Wednesday, November 25, 2009

I Am Not Elijah, Part 5 (John 6:9-13, 2 Kings 4:42-44)

The following is part 5 of a paper I presented at the Evangelical Theological Society in Nov 2009. For all sections of the paper, see here.

5. “What are these for so many?”

2 Kings 4:42-44 (LXX)
A man came from Baal-shalisha[1] and brought twenty barley loaves (ἄρτους κριθίνους) and dried fruit cakes from his first-fruits to the man of God. [Elisha] said, “Give to the people and have them eat.” His servant said, “What, shall I give this before a hundred men?” (Τί δῶ τοῦτο ἐνώπιον ἑκατὸν ἀνδρῶν) [Elisha] said, “Give it to the people and have them eat, for thus says the Lord: ‘They will eat and there will be some left over (καταλείψουσιν).’” And they ate and there was some left over according to the word of the Lord.
John 6:9-13
“There is a little boy here who has five barley loaves (ἄρτους κριθίνους) and two fish; but what are these for so many?” (ταῦτα τί ἐστιν εἰς τοσούτους). Jesus said, “Make the people sit down for the meal...” Then they sat down for the meal, the men about 5000 (ἄνδρες... ὡς πεντακισχίλιοι ) in number… When they were filled, Jesus said to his disciples, “Gather the leftover pieces…” (τὰ περισσεύσαντα κλάσματα). Then they gathered them and filled twelve baskets with pieces from the five barley loaves that were left over from what had been eaten.

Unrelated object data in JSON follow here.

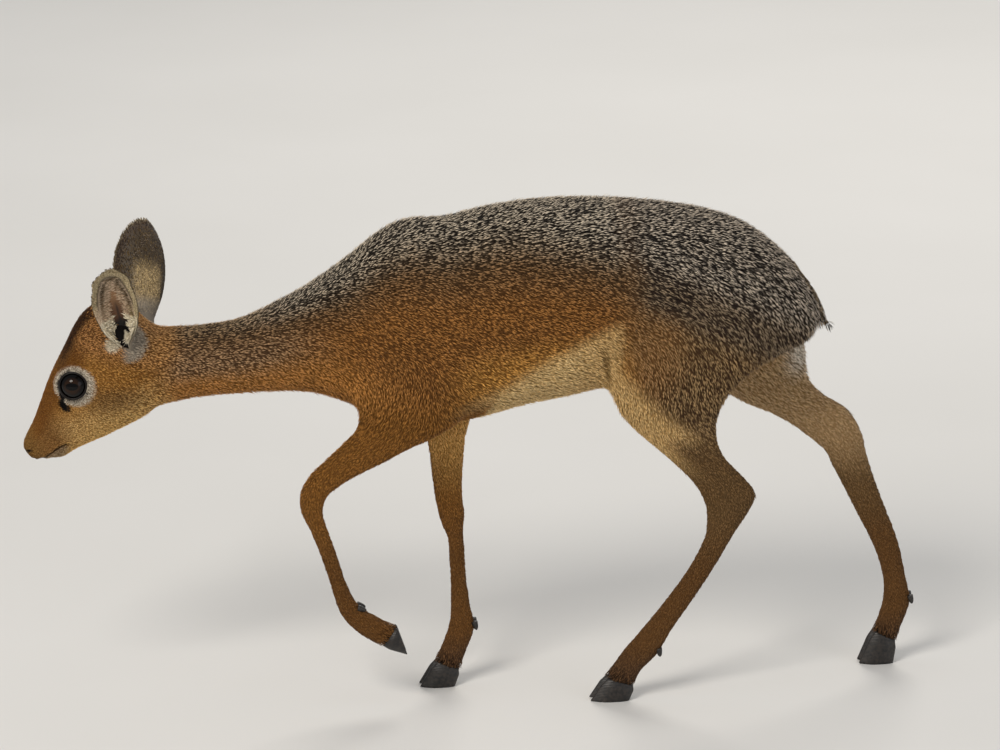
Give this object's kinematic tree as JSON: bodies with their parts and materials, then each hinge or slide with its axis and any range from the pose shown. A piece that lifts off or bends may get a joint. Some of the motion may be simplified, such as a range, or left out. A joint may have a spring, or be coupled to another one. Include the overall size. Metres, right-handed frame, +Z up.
{
  "type": "dik-dik animal model",
  "caption": "Life-size still model of a walking female dik-dik, a dwarf antelope, with her head held low and one forefoot lifted.",
  "frame": {"origin": "on the floor, under the middle of the model's bounding box", "axes": "-X is the way she walks, -Y is her left side, +Z is up, and the soles of three feet lie at z = 0"},
  "size_m": [0.7089, 0.1344, 0.4002],
  "materials": {
    "short_coat": "short ticked fur, matt",
    "horn": "black hoof horn, satin",
    "eye": "wet dark eye, glossy",
    "ear": "thin skin with short hair, matt"
  },
  "bodies": {
    "root": {"head": "short_coat", "neck": "short_coat", "torso": "short_coat", "tail": "short_coat", "fore_left_forearm": "short_coat", "fore_left_cannon": "short_coat", "fore_left_pastern": "short_coat", "fore_left_claw_outer": "horn", "fore_left_claw_inner": "horn", "fore_right_forearm": "short_coat", "fore_right_cannon": "short_coat", "fore_right_pastern": "short_coat", "fore_right_claw_outer": "horn", "fore_right_claw_inner": "horn", "hind_left_shank": "short_coat", "hind_left_cannon": "short_coat", "hind_left_pastern": "short_coat", "hind_left_claw_outer": "horn", "hind_left_claw_inner": "horn", "hind_right_shank": "short_coat", "hind_right_cannon": "short_coat", "hind_right_pastern": "short_coat", "hind_right_claw_outer": "horn", "hind_right_claw_inner": "horn", "ear_left": "ear", "eye_left": "eye", "ear_right": "ear", "eye_right": "eye"}
  },
  "joints": []
}
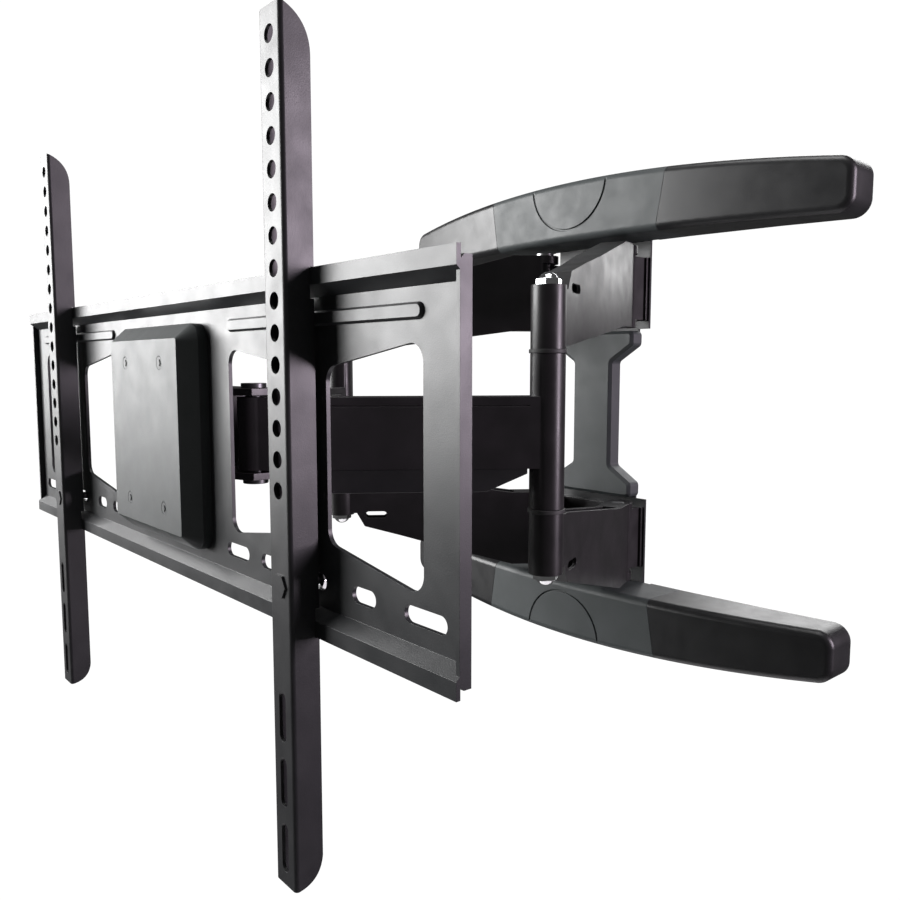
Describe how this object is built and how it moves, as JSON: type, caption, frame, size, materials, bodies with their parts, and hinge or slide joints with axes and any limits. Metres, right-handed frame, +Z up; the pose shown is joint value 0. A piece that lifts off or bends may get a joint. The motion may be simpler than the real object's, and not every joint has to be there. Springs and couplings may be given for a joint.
{
  "type": "full motion tv wall mount",
  "caption": "Full motion wall mount for a flat screen: arched wall base, two folding arms, swivel and tilt head, slotted face plate and screen brackets.",
  "frame": {"origin": "centre of the wall plate's back face, on the wall", "axes": "+Y into the wall, +X to the right as seen from the room, +Z up"},
  "size_m": [0.655, 0.4662, 0.47],
  "materials": {
    "plate_steel": "satin black powder coat",
    "arm_steel": "satin black powder coat",
    "cover_plastic": "fine grained dark grey moulding",
    "cap_plastic": "smooth black moulding",
    "polished_steel": "polished dome nuts",
    "zinc_steel": "zinc plated",
    "washer_nylon": "black nylon"
  },
  "bodies": {
    "wall_base": {"wall_plate": "plate_steel", "top_cover": "cover_plastic", "top_end_cap_right": "cap_plastic", "top_end_cap_left": "cap_plastic", "bottom_cover": "cover_plastic", "bottom_end_cap_right": "cap_plastic", "bottom_end_cap_left": "cap_plastic", "center_cover": "cover_plastic", "pivot_yoke_upper": "plate_steel", "pivot_yoke_lower": "plate_steel", "wall_pivot_pins": "zinc_steel"},
    "rear_arms_right": {"rear_arm_upper_right": "arm_steel", "rear_arm_lower_right": "arm_steel", "elbow_pin_right": "zinc_steel", "elbow_cap_nuts_right": "polished_steel", "elbow_washers_right": "washer_nylon"},
    "front_arm_right": {"front_arm_right": "arm_steel", "cable_cover_right": "cover_plastic"},
    "rear_arms_left": {"rear_arm_upper_left": "arm_steel", "rear_arm_lower_left": "arm_steel", "elbow_pin_left": "zinc_steel", "elbow_cap_nuts_left": "polished_steel", "elbow_washers_left": "washer_nylon"},
    "front_arm_left": {"front_arm_left": "arm_steel", "cable_cover_left": "cover_plastic"},
    "carrier": {"carrier": "arm_steel", "head_pivot_pins": "zinc_steel", "swivel_pin": "zinc_steel"},
    "swivel": {"swivel_block": "arm_steel"},
    "tilt": {"tilt_bracket": "plate_steel", "tilt_bolts": "zinc_steel", "level_pivot": "zinc_steel", "level_washer": "washer_nylon", "level_bolts": "zinc_steel"},
    "face": {"face_plate": "plate_steel", "head_cover": "cover_plastic", "screw_caps": "cap_plastic", "screen_bracket_right": "plate_steel", "screen_bracket_left": "plate_steel", "lock_bolts": "zinc_steel", "lock_nuts": "zinc_steel"}
  },
  "joints": [
    {"name": "right_shoulder", "type": "hinge", "parent": "wall_base", "child": "rear_arms_right", "pos_m": [0.05, -0.035, 0], "axis": [0, 0, 1], "range_deg": [-22, 30]},
    {"name": "right_elbow", "type": "hinge", "parent": "rear_arms_right", "child": "front_arm_right", "pos_m": [0.13538, -0.22905, 0], "axis": [0, 0, 1], "range_deg": [-60, 44]},
    {"name": "carrier_hinge", "type": "hinge", "parent": "front_arm_right", "child": "carrier", "pos_m": [0.01002, -0.40001, 0], "axis": [0, 0, 1], "range_deg": [-22, 30]},
    {"name": "left_shoulder", "type": "hinge", "parent": "wall_base", "child": "rear_arms_left", "pos_m": [-0.05, -0.035, 0], "axis": [0, 0, 1], "range_deg": [-30, 22]},
    {"name": "left_elbow", "type": "hinge", "parent": "rear_arms_left", "child": "front_arm_left", "pos_m": [-0.17536, -0.20597, 0], "axis": [0, 0, 1], "range_deg": [-44, 60]},
    {"name": "head_swivel", "type": "hinge", "parent": "carrier", "child": "swivel", "pos_m": [-0.04, -0.412, 0], "axis": [0, 0, 1], "range_deg": [-15, 15]},
    {"name": "screen_tilt", "type": "hinge", "parent": "swivel", "child": "tilt", "pos_m": [-0.04, -0.427, 0], "axis": [1, 0, 0], "range_deg": [-12, 5]},
    {"name": "screen_level", "type": "hinge", "parent": "tilt", "child": "face", "pos_m": [-0.04, -0.441, 0], "axis": [0, 1, 0], "range_deg": [-3, 3]}
  ],
  "couplings": [
    {"joint": "right_elbow", "follows": "right_shoulder", "ratio": -2},
    {"joint": "carrier_hinge", "follows": "right_shoulder", "ratio": 1},
    {"joint": "left_shoulder", "follows": "right_shoulder", "ratio": -1},
    {"joint": "left_elbow", "follows": "right_shoulder", "ratio": 2}
  ]
}
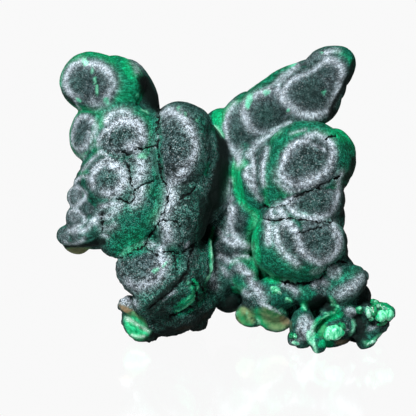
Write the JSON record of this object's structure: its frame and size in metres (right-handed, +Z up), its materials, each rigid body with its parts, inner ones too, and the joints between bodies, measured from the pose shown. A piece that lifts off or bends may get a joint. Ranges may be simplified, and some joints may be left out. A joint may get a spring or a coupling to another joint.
{
  "type": "malachite specimen",
  "caption": "Velvet malachite specimen: fused rounded lobes with pale rings, a raised knob and wing, bright crystals at one foot.",
  "frame": {"origin": "centre of the bounding box's bottom, on the floor that the specimen stands on", "axes": "+Z up, -Y towards the pictured front, +X to the right as seen from the front"},
  "size_m": [0.0846, 0.043, 0.0717],
  "materials": {
    "malachite": "dull fibrous velvet, dark green with pale concentric rings"
  },
  "bodies": {
    "root": {"malachite": "malachite"}
  },
  "joints": []
}
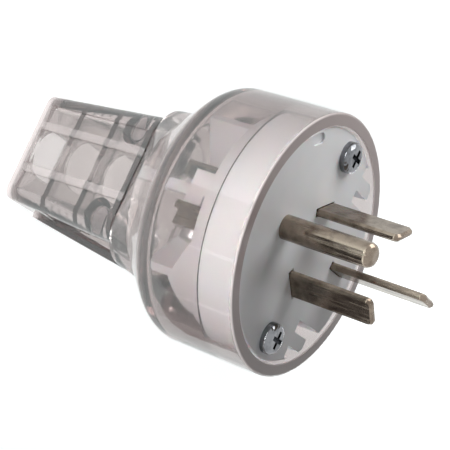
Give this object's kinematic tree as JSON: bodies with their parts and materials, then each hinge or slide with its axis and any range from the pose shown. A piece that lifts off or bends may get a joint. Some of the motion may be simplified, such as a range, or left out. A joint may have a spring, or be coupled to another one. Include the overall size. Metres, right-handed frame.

Elisha’s miracle is often noted as an important background text to Jesus’ feeding miracle in all four gospels.[2] However, John includes two unique phrases that connect his story even more firmly back to Elisha’s. John alone tells us that Jesus’ disciple commented on how little the food is by saying “What is this for…?”, just like Elisha’s servant (Τί τοῦτο / ταῦτα τί ). Second, John alone tells us that these are barley loaves (ἄρτους κριθίνους), like Elisha’s. Other details strengthen the allusion: in both accounts the man of God gives a command to feed the people; both accounts mention the amount of males (ἄνδρες) fed; and both emphasize that there was food left over. Although the two passages use different words for “left over,” both καταλείπω and περισσεύω (or cognates) are used to translate the Hebrew ytr (2 Ki 25:11, 1 Sam 30:9). John often updates septuagintal language in his quotes and allusions; καταλείπω no longer had the meaning of “left over” by the first century; other NT passages describing leftovers use περισσεύω or πλήρωμα.

John likely has two reasons for mentioning the barley loaves. First, it will remind his readers of Elisha’s miracle. Second, barley loaves connect both accounts to Passover. The barley harvest began at Passover,[3] and the offering to the prophets at Gilgal was likely a Passover offering. John wants us to know that the feeding miracle occurred near Passover (6:4), since the Bread of Life discourse plays on Passover themes.

It is interesting to note that both stories include the same types of characters who say the same sort of things. A generous outsider[4] brings a small but generous gift of food; the man of God unreasonably suggests to his servant that he should feed a large crowd with it; the servant questions whether the food will be adequate. Both stories have a similar goal: to reveal the power of the miracle worker. Both reveal the miracle worker as one moved by the needs of those around him.[5]

[1] LXX has Beth-sarisa.
[2] T.R. Hobbs, 2 Kings, 55; Burge, John, 193; Brown, John 1:110.
[3] ISBE 3:676, s.v. “Passover” by M.R. Wilson.
[4] T.R. Hobbs sees generosity as one of the key themes of the three miracle stories in 2 Kings 4. T.R. Hobbs, 2 Kings, 49.
[5] The Elisha stories in ch. 4 have “… generally no point beyond demonstrating the miraculous power and authority of Elisha.” Gray, 466, quoted in T.R. Hobbs, 2 Kings, WBC, p. 45.